_To do_
Keep every line where the word "follow" appears; drop the rest.

* Begin Collected material *

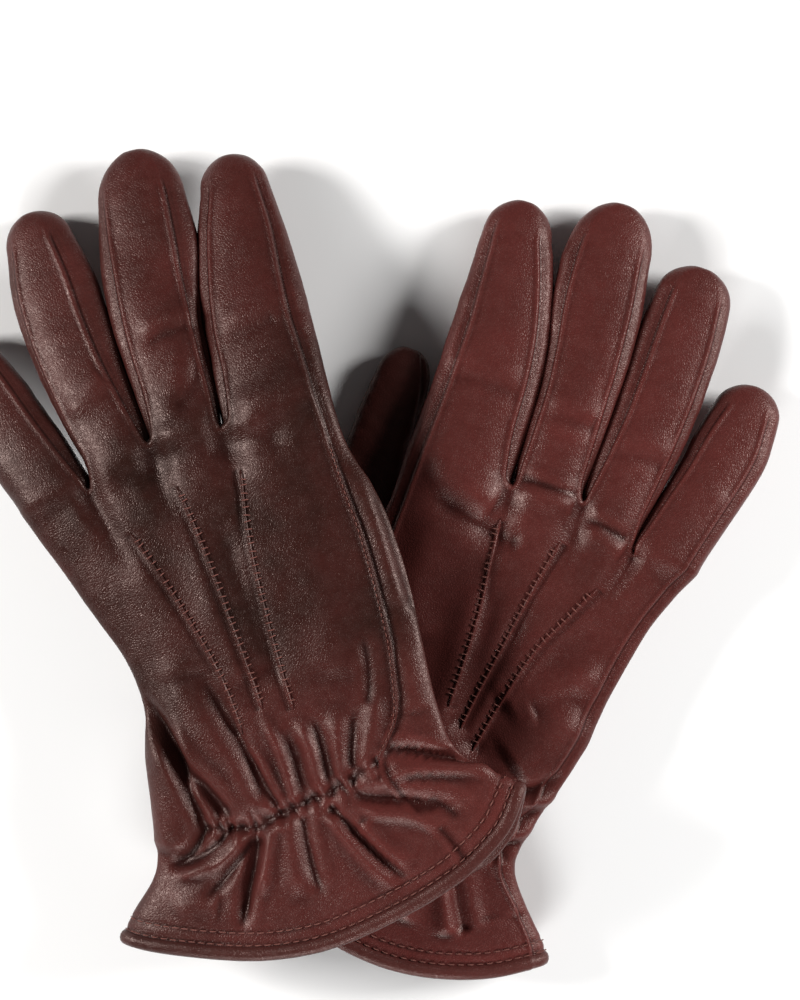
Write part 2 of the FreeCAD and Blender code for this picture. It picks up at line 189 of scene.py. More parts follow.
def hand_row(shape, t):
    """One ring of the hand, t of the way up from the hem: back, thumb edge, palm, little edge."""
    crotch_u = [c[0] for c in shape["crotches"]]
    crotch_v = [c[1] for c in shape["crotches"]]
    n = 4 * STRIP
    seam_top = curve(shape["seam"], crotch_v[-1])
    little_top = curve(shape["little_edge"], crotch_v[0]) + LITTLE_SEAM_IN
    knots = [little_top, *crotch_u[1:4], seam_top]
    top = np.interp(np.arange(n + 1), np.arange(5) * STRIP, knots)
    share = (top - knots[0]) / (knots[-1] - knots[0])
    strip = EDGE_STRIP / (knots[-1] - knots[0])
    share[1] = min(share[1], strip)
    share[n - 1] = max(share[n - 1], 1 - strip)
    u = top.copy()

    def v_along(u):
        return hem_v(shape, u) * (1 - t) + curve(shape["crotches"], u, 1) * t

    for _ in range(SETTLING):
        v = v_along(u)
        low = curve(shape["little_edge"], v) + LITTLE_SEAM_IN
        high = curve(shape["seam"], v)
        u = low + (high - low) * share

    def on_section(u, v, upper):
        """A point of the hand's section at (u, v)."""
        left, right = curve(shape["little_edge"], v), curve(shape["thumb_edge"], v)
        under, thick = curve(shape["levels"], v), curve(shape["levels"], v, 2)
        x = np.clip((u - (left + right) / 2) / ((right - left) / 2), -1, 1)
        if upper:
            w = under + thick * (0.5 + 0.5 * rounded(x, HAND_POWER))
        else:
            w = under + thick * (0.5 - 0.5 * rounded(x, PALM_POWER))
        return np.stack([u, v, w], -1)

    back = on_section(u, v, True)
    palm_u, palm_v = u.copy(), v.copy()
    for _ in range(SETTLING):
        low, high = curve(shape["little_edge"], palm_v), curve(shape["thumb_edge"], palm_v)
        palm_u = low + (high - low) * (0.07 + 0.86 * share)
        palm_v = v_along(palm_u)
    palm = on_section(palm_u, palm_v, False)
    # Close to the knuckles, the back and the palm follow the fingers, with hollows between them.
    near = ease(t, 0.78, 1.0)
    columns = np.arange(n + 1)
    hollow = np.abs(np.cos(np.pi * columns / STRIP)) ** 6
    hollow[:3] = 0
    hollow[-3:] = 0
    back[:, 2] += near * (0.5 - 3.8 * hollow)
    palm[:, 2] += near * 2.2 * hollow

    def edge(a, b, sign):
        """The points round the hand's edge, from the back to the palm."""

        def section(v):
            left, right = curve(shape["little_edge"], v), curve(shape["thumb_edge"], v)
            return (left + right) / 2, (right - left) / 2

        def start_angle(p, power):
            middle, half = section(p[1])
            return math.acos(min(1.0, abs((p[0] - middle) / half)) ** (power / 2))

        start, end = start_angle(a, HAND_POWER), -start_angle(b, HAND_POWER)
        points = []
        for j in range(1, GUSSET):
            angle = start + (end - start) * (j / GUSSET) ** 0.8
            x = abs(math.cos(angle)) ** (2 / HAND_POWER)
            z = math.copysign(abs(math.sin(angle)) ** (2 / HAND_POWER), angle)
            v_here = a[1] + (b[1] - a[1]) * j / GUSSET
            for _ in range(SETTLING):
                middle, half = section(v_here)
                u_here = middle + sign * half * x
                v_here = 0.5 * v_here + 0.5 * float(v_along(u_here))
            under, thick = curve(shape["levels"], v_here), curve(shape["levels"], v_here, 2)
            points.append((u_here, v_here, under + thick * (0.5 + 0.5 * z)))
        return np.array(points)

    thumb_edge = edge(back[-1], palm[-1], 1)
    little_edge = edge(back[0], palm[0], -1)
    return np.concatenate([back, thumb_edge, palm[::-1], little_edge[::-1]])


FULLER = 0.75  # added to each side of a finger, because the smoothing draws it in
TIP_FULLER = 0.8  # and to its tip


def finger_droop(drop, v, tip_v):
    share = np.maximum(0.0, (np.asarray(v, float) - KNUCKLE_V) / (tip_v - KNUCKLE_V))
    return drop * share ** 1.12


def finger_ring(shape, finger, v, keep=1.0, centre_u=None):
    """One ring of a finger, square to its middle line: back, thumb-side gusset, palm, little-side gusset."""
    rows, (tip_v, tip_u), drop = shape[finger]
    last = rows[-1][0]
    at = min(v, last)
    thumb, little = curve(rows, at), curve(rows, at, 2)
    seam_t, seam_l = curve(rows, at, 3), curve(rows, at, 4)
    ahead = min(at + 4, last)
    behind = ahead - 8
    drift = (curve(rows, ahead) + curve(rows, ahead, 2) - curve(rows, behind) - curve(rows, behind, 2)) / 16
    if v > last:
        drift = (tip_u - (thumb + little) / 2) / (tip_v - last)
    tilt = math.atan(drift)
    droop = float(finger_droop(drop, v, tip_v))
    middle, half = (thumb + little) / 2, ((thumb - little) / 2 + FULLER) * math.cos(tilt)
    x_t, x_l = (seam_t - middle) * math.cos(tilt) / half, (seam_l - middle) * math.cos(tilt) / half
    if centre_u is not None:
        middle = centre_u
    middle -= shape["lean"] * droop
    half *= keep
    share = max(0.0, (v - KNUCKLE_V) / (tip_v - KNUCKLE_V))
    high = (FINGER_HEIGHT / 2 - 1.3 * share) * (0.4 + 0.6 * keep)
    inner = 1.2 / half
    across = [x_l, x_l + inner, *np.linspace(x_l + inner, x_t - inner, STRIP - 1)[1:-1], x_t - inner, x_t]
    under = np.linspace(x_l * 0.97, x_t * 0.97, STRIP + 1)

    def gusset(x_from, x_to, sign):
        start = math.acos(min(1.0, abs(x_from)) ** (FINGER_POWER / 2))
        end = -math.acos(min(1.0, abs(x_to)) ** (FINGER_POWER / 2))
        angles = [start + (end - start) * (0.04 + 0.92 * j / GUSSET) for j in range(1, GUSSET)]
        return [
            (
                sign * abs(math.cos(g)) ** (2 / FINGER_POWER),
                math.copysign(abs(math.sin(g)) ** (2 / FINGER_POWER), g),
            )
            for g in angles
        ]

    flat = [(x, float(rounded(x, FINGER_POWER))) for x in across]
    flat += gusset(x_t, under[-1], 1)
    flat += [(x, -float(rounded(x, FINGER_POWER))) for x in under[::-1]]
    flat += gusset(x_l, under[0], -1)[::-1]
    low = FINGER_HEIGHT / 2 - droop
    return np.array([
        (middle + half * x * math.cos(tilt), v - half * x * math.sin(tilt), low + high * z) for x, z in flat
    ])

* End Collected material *

_Exercise result_
Write part 2 of the FreeCAD and Blender code for this picture. It picks up at line 189 of scene.py. More parts follow.
    # Close to the knuckles, the back and the palm follow the fingers, with hollows between them.